Data provided:
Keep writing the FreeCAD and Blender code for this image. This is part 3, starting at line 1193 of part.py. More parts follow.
---
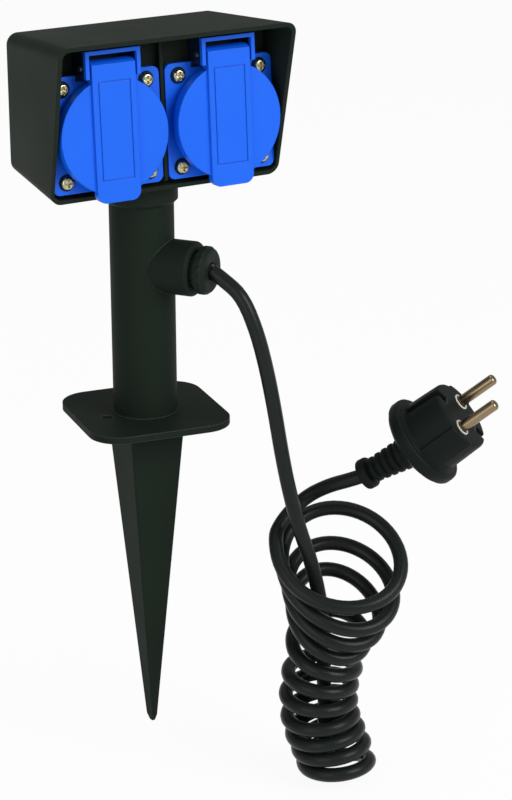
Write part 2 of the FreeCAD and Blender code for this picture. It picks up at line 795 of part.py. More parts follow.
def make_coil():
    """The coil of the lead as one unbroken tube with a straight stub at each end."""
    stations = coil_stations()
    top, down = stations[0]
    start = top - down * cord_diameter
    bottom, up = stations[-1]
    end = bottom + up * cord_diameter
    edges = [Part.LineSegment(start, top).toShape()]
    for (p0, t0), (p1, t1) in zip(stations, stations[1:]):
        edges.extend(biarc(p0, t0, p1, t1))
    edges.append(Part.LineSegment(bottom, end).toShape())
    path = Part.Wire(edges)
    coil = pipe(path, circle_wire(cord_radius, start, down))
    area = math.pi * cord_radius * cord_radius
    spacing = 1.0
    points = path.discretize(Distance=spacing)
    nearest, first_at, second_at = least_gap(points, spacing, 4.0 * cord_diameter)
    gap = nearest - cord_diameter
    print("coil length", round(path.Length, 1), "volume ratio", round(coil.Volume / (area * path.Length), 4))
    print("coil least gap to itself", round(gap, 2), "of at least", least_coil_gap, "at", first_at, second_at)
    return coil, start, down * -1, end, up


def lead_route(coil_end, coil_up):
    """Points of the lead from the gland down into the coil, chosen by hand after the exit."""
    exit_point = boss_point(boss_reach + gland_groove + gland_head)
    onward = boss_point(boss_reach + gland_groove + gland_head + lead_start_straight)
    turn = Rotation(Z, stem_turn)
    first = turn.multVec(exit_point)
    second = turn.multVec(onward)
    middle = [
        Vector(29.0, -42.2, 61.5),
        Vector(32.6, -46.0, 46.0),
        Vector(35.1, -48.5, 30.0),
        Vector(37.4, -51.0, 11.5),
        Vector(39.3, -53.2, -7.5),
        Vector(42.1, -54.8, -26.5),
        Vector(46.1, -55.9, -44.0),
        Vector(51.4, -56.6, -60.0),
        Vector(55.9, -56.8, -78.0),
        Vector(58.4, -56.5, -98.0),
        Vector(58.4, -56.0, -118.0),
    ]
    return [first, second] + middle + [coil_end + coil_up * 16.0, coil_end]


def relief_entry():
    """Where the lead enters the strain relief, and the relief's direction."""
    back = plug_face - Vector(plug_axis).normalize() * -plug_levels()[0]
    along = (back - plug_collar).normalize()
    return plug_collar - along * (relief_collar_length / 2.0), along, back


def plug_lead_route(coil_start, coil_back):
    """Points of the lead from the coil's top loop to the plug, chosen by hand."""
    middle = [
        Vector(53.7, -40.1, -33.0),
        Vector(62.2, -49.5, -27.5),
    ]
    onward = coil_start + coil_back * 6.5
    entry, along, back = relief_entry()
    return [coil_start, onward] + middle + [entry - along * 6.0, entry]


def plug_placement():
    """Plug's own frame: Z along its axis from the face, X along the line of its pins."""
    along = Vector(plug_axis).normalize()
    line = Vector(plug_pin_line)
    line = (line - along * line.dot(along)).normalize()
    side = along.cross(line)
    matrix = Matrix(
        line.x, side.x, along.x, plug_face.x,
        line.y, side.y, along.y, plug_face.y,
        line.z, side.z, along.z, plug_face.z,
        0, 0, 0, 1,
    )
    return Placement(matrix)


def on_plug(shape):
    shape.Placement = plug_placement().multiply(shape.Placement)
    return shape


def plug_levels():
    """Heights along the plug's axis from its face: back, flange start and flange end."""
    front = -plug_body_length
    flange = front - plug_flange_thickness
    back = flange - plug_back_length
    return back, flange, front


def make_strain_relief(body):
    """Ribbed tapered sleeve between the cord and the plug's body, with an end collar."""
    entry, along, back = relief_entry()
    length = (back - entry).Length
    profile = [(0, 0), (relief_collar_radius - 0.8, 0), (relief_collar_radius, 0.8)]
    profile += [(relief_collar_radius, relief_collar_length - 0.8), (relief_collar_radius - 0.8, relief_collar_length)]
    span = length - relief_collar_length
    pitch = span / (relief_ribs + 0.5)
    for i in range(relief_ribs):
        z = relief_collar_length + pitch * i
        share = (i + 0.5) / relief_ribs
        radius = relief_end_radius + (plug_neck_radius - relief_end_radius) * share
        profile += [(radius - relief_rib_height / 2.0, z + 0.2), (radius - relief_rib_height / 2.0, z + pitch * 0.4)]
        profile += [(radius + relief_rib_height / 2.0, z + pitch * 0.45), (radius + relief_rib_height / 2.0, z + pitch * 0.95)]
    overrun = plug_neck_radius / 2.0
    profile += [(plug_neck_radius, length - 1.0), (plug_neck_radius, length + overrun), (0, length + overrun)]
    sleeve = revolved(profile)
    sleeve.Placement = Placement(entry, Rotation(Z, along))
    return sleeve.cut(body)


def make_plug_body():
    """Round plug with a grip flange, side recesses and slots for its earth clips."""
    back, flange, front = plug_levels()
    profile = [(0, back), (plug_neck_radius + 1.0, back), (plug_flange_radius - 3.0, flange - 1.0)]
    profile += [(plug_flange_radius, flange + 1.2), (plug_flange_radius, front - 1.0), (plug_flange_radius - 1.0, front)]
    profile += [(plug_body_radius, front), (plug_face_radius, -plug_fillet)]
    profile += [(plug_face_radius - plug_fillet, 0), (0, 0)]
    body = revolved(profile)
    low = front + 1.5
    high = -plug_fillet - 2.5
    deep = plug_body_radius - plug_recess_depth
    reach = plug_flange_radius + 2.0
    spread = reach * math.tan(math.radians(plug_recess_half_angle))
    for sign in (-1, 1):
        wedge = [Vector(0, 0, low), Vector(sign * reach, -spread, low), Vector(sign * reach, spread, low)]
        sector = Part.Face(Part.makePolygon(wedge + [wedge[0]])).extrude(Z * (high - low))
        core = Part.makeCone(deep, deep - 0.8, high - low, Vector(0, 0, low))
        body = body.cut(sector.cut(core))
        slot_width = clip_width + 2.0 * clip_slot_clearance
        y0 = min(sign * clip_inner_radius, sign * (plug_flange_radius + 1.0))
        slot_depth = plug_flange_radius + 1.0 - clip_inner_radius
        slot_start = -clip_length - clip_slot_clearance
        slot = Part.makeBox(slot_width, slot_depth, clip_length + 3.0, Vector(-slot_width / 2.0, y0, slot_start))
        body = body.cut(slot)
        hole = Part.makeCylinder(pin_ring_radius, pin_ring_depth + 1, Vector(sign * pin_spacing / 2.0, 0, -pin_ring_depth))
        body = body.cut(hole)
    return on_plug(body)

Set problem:
This exercise asks for the lines from the line with "Write part 2" to the line with "return [first, second]", both lines included, set down exactly and with nothing else.

Full output:
Write part 2 of the FreeCAD and Blender code for this picture. It picks up at line 795 of part.py. More parts follow.
def make_coil():
    """The coil of the lead as one unbroken tube with a straight stub at each end."""
    stations = coil_stations()
    top, down = stations[0]
    start = top - down * cord_diameter
    bottom, up = stations[-1]
    end = bottom + up * cord_diameter
    edges = [Part.LineSegment(start, top).toShape()]
    for (p0, t0), (p1, t1) in zip(stations, stations[1:]):
        edges.extend(biarc(p0, t0, p1, t1))
    edges.append(Part.LineSegment(bottom, end).toShape())
    path = Part.Wire(edges)
    coil = pipe(path, circle_wire(cord_radius, start, down))
    area = math.pi * cord_radius * cord_radius
    spacing = 1.0
    points = path.discretize(Distance=spacing)
    nearest, first_at, second_at = least_gap(points, spacing, 4.0 * cord_diameter)
    gap = nearest - cord_diameter
    print("coil length", round(path.Length, 1), "volume ratio", round(coil.Volume / (area * path.Length), 4))
    print("coil least gap to itself", round(gap, 2), "of at least", least_coil_gap, "at", first_at, second_at)
    return coil, start, down * -1, end, up


def lead_route(coil_end, coil_up):
    """Points of the lead from the gland down into the coil, chosen by hand after the exit."""
    exit_point = boss_point(boss_reach + gland_groove + gland_head)
    onward = boss_point(boss_reach + gland_groove + gland_head + lead_start_straight)
    turn = Rotation(Z, stem_turn)
    first = turn.multVec(exit_point)
    second = turn.multVec(onward)
    middle = [
        Vector(29.0, -42.2, 61.5),
        Vector(32.6, -46.0, 46.0),
        Vector(35.1, -48.5, 30.0),
        Vector(37.4, -51.0, 11.5),
        Vector(39.3, -53.2, -7.5),
        Vector(42.1, -54.8, -26.5),
        Vector(46.1, -55.9, -44.0),
        Vector(51.4, -56.6, -60.0),
        Vector(55.9, -56.8, -78.0),
        Vector(58.4, -56.5, -98.0),
        Vector(58.4, -56.0, -118.0),
    ]
    return [first, second] + middle + [coil_end + coil_up * 16.0, coil_end]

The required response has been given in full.